Na mesa Agroecologia e Saúde, Agnaldo Fernandes, do Sindicato dos Trabalhadores e Trabalhadoras Rurais de Apodi (RN), Renato Moreira de Souza, do Assentamento Santo Dias (MG), e Emília Alves da Silva Rodrigues, do Movimento Quebradeiras de Coco (TO), trataram das concepções de relação humanidade-natureza presentes em experiências agroecológicas e dos conflitos com o agronegócio. A ética pela vida, o protagonismo social, a criatividade e a visão sistêmica foram pontos comuns das histórias de vida apresentadas pelos participantes. Eles apontaram como desafios e possibilidades manter as novas gerações no campo, atuando na lavoura, fortalecendo o diálogo de saberes entre universidade e campo e promovendo o intercâmbio de experiências, em que se repense o conceito de saúde e a ação crítica do mundo acadêmico junto aos movimentos sociais para transformar a realidade e supere a inversão de valores relacionada à comprovação de que o orgânico faz bem e os alimentos contaminados não são identificados como tal.
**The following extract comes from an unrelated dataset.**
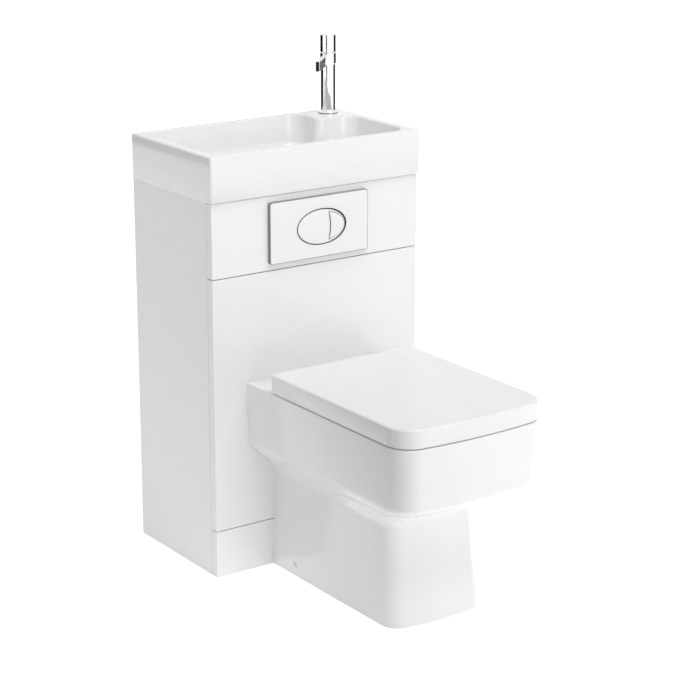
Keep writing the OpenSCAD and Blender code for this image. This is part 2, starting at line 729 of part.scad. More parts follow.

A mesa Agronegócio e Saúde reuniu José Gomes da Silva, da Associação Regional de Produtores Agroecológicos, do Assentamento Roseli Nunes (MT), e Cosme Rite, da tribo Xavantes (MT). Gomes apresentou o contexto dos conflitos do Assentamento Roseli Nunes, ligado à cadeia agroindústria no Centro-Oeste, que inclui as atividades de mineração, agrotóxicos e insumos, monoculturas e disputa por território. Rite, por sua vez, contou que a Azienda Generale Italiana Petroli (Agip) — empresa que atua no ramo de combustíveis — deixou o território indígena, mas o Instituto Nacional de Colonização e Reforma Agrária (Inca) permitiu a ocupação pelos fazendeiros. Depois de muitos anos, a organização indígena conseguiu expulsar os fazendeiros da terra. No entanto, o solo estava destruído e contaminado. “Não precisamos apenas ocupar a terra, mas produzir e se sustentar”, reclamou.